Case study: CABE Built Environment 2024 winner ONE Engage
CABE Built Environment 2024 winner ONE Engage links building safety teams with residents and fire and rescue services to herald a new era in building safety.
Of all the various failings, recommendations and legislation requirements that have come in the wake of Dame Judith Hackitt’s report following the Grenfell Tower fire, one of the most important is improved communication and greater engagement with residents.
“We now know there was a big gap in communication and information flow between the residents, the fire and rescue service [FRS] and landlords,” says Jason Whittall, Director of ONE Creative Environments. “The FRS called in the middle of the night and they didn’t have access to the latest fire safety information. They didn’t know which residents were vulnerable and needed assistance to escape. They didn’t know which fire-critical systems were and were not working within the building. There was a whole host of things that aligned to create the perfect storm of lack of communication and awareness.
“Since then, we have had the new Building Safety Act (BSA), with its purpose of putting residents’ safety at the heart of operating higher-risk buildings. But it became clear to us that there really was a gap. We saw the majority of industry focusing on the Act in relation to assets and managing physical things like fire door compliance and smoke detectors – all extremely important things – but nobody was focusing on how we communicate that with residents.”

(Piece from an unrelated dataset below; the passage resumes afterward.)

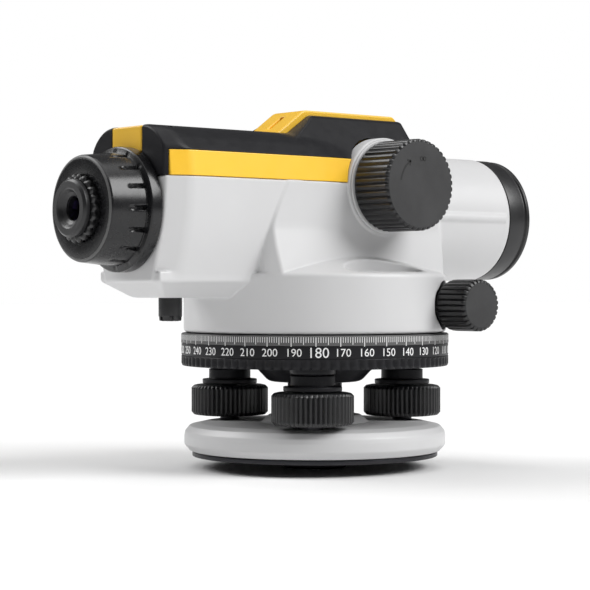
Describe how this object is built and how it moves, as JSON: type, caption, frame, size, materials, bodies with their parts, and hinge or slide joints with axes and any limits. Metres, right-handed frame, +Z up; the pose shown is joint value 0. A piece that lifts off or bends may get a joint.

Whittall and his team came up with a potential answer and pitched the idea to Innovate UK, which helped to fund the creation of ONE Engage: a unique online platform that enables information to be more easily shared between landlords’ building safety teams, FRS and residents. “The customer is the dutyholder’s building safety team. They can use this platform to onboard all of their residents, then the residents can use the platform as a place to go to review and receive information all about building safety.
“Crucially, residents can also report issues – say, damage to fire doors or behavioural issues that might be a safety concern – and that allows the landlord to manage all of the safety concerns in one place. Then, as those safety concerns are dealt with, or escalated if needs be, these are then visible to FRS in one single platform.”
ONE Engage enables the residents to become a safety asset for the landlord, not just an annoyance in terms of reporting things – they effectively become the eyes and ears to improve building safety, allowing landlords to provide live updates to residents about their safety concerns.
Whittall says: “The landlord can use the platform to communicate how they’re addressing the issue, how long it will take to fix and what they are doing in the meantime to allay concerns and mitigate risk. With regard to the BSA, ONE Engage can offer a further benefit. When it comes to providing a building safety case report to the Building Safety Regulator, ONE Engage can then provide statistics in terms of that types of issues are being raised; how quickly they are being addressed; and how that is being communicated back to residents.”
Three key areas of building safety
ONE Engage’s pioneering approach offers the following benefits:
- fire safety – the platform provides a standardised approach for the 43 FRSs in the UK, letting landlords share updated safety information with the FRS and aiding emergency planning and response
- resident engagement – the platform allows residents to access and give feedback on safety information, such as fire concerns, evacuation strategies and safety ratings. It empowers residents to participate in building safety and hold landlords responsible; and
- information management – the platform streamlines the information exchange between the FRS, residents and landlords, using a secure and user-friendly cloud-based system to reduce workload. For example, a housing association with 70 in-scope buildings will generate about 840 exchanges with the FRS and 9,930 exchanges with residents per year. ONE Engage handles all of this within one platform.
Whittall and his team are offering 30-day free trials of the software. If successful, the full adoption, integration and roll-out is phased so that safety teams can be trained and residents engaged properly.
Cultural shift
The potential impact of the ONE Engage system has been acknowledged with early engagement with National Fire Chiefs Council (NFCC) Phase 3 Golden Thread Pilot Scheme and a series of awards, not least Product of the Year at the ASCP 2023 Awards and the Building Safety Award at the 2024 CABE Built Environment Awards.
CABE’s judging panel said: “The engagement with NFCC, collaborations with FRS and the potential to feed into national guidance give this project considerable kudos. There is great potential for this to expand to form part of a national database of information.”
For Whittall, the feedback he is seeing from the sector is all hugely positive, but still more needs to be done. “It is seven years since Grenfell and the legislation has been in place 18 months, but we’re still assisting people to understand the requirements of the legislation, not just around resident engagement but across all areas. So you can see the scale of the challenge ahead and the time it will take.
“We created ONE Engage to place the health and wellbeing of all residents at the forefront of the landlord’s priorities; to leverage the concept of ‘data for the public good’; and to ensure that all dutyholders are accountable for implementing appropriate safety measures in higher-risk buildings. But we know it is a massive cultural shift in how people deal with building safety and associated information.”